I asked the Sordar of a particular elaka how the forests are let out for quarrying by violating all the environmental laws. I also asked him if the District Council has any control over the community forests. His answer was vague. Some sordars clandestinely transact land sale without anyone being any the wiser. This is possible because Meghalaya does not insist on compulsory land registration. So the Government has no idea who owns how much land. This is the evil of land ownership and control in the tribal areas of the North East. A time will come when the few landed gentry will control all the land and forests in Meghalaya without the District Councils being able to do anything. The Councils seem to have either lost control or are in league with the traditional institutions in land acquisition pursuits. At least one Syiem owns a palatial building when the word Syiem was never meant to refer to a high office. The British equated this chieftain under whose control the villages and elakas functioned to a ‘King’ because for them anyone who controlled and administered over people was a king. It’s amazing how quickly the Khasis who claim to be traditionalists have used the word Syiem to mean King and also behave like real kings today. This is the height of hypocrisy!

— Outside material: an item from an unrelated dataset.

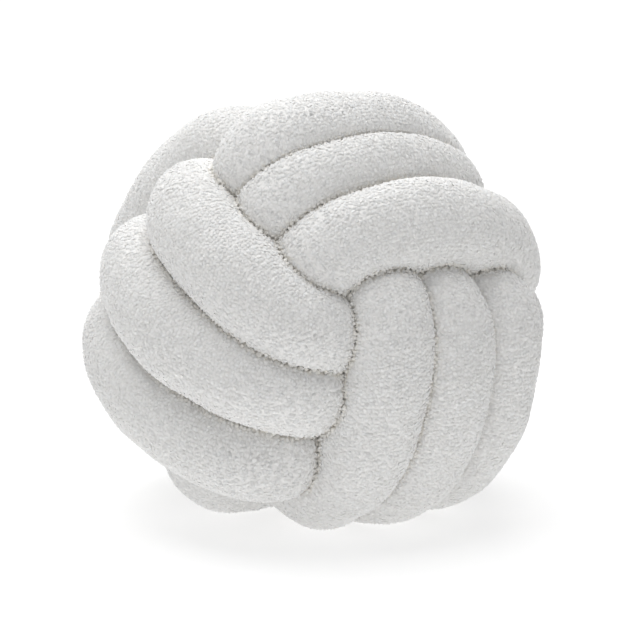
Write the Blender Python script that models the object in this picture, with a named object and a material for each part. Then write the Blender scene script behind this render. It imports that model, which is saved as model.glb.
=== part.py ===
"""Knot cushion: one long stuffed cloth tube, tied into a ball of three crossing coils.

Metres, +Z up.  The origin is under the middle of the ball, on the surface it rests on.
+X is to the right of someone who stands at -Y and looks along +Y.
"""

import bpy
import numpy as np

# ---- driving dimensions, metres and degrees --------------------------------------------------
BALL_RADIUS = 0.151  # middle of the ball to the back of an outer turn
TUBE_RADIUS = 0.033  # the stuffed tube, where nothing presses on it
TURN_SPACING = 0.0415  # one turn of a coil to the next, at the outside of the ball
PATH_RADIUS = BALL_RADIUS - TUBE_RADIUS  # middle of the ball to the middle of the tube

DIVE_ANGLE = 48.5  # from the top of a turn to where it is half way down under the next coil
DIVE_SPREAD = 5.0  # how gradually it goes down
MIDDLE_TURN_DEPTH = 0.080  # middle of the ball to the tube, where a middle turn is inside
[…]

So we are a broken society in every aspect– broken into those owning hectares and hectares of land and those 76% who are landless. Today this number would have grown considering that the latest NITI Aayog report says Meghalaya is the poorest state after Bihar. Does the rich, tribal Khasi elite care about the poor Khasi in the rural hamlets? No, not at all. In fact, the elite Khasi are eyeing even the dwindling farmland that they own and wanting to lay their hands on such land. Go to any of the districts in the Khasi-Jaintia Hills and check out how much land in those districts is now the new investment destination of the tribal elite from Shillong. So we are broken down the middle. The rich are getting richer by the day; the poor are only producing too many children they cannot look after and least of all educate. So we are not just broken because we have a new social class – the landed gentry but we are also broken into those that can afford education and those that are destined to remain cowherds, daily labourers and whose lives are imperilled by uncertainty.
Women broken by unplanned childbirth
Our young women in the villages are enslaved by their child-bearing and child rearing duties. It’s almost as if the only responsibility they have is to produce children. A good number of women still give birth to seven, eight or ten kids without any plans for their future and how those kids can face a future that is so challenging. Planned motherhood is still a taboo; forget about the use of contraceptives for spacing childbirth. At this rate Meghalaya is destined to remain far behind other states that have reduced the total fertility rate considerably thanks to Government initiatives. In Meghalaya religion is the big bottleneck to birth control but religion will not provide free education to these kids who will ultimately end up in a cycle of poverty.
Our brokenness in all respects is complete and we don’t even have a roadmap to repair it.